The first abuse report filed on Michelle Mann, though, had been a year before that. Over the ensuing seven years, a blatant pattern of gross beatings--an autopsy of Adam revealed that every bone in his body had been broken at one time or another--was handled by New York’s child welfare administration with disturbing blitheness, at least as Langer shows it. A rehabilitation program for abusing mothers seems to have had no effect on Michelle, whose problems, psychologists claim, stem from abusive parents and no model for raising children. Her toilet-training sessions with Adam, Keith, Peter and Larry apparently resulted in habitual beatings.

Yet even after abuse reports were filed after Michelle finished rehabilitation, child welfare officers failed to visit the Mann family for months, even years, at a time. Like a horrific domestic Greek tragedy (including hidden-camera footage too traumatic for children), Adam’s fate inevitably results from a cycle of violence and neglect.
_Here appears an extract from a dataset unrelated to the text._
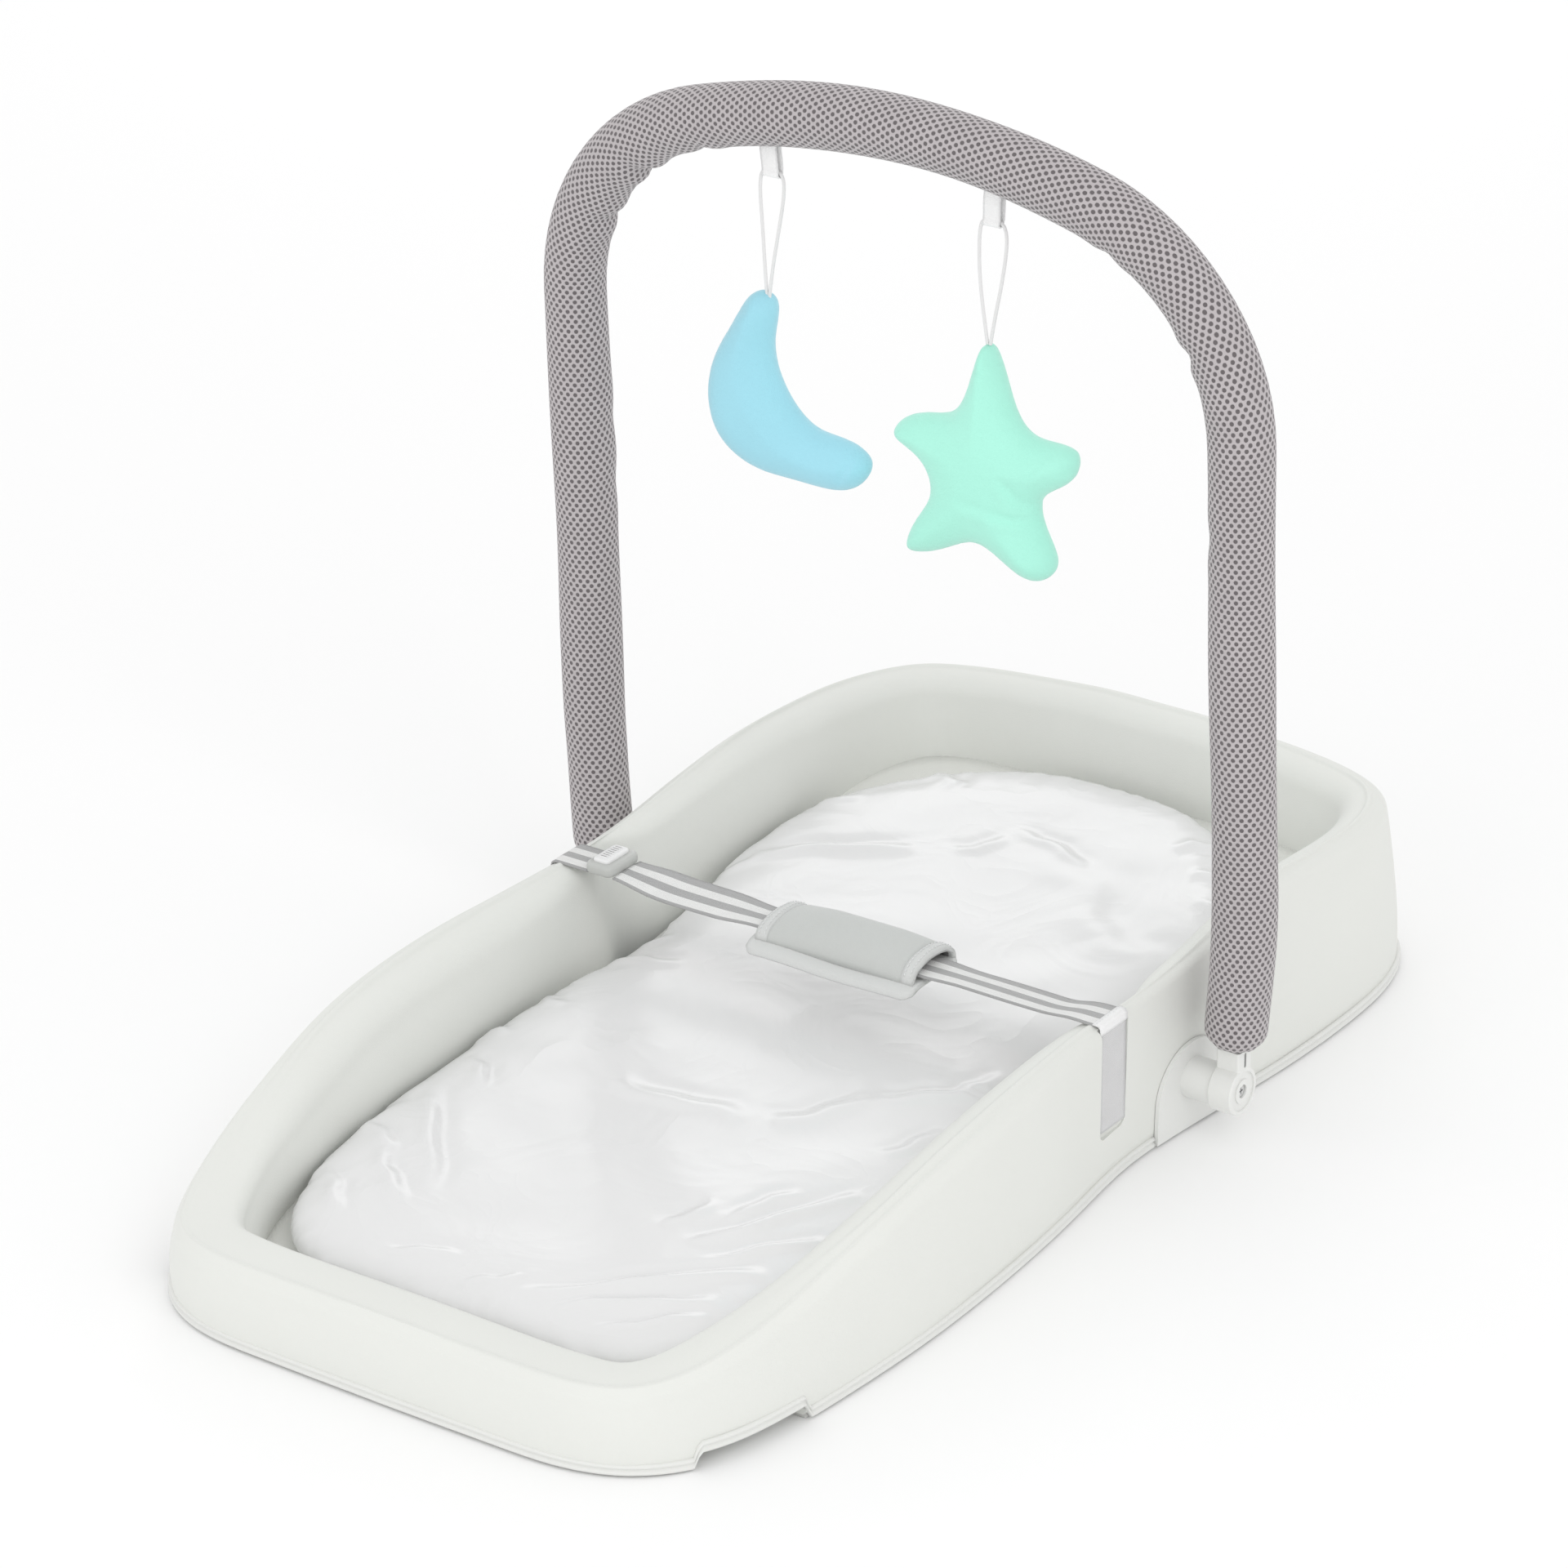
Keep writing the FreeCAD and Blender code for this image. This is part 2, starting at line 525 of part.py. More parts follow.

Because New York state law mandates that child abuse case files are kept confidential, journalists supposedly can’t get at them. And because the parents chose the option of plea bargaining and thus avoiding a trial that would have forcibly opened child welfare records, the Mann file remained closed. Langer somehow pried it open, bases her report upon it, and maybe, just maybe, will help change the course of child protection in America.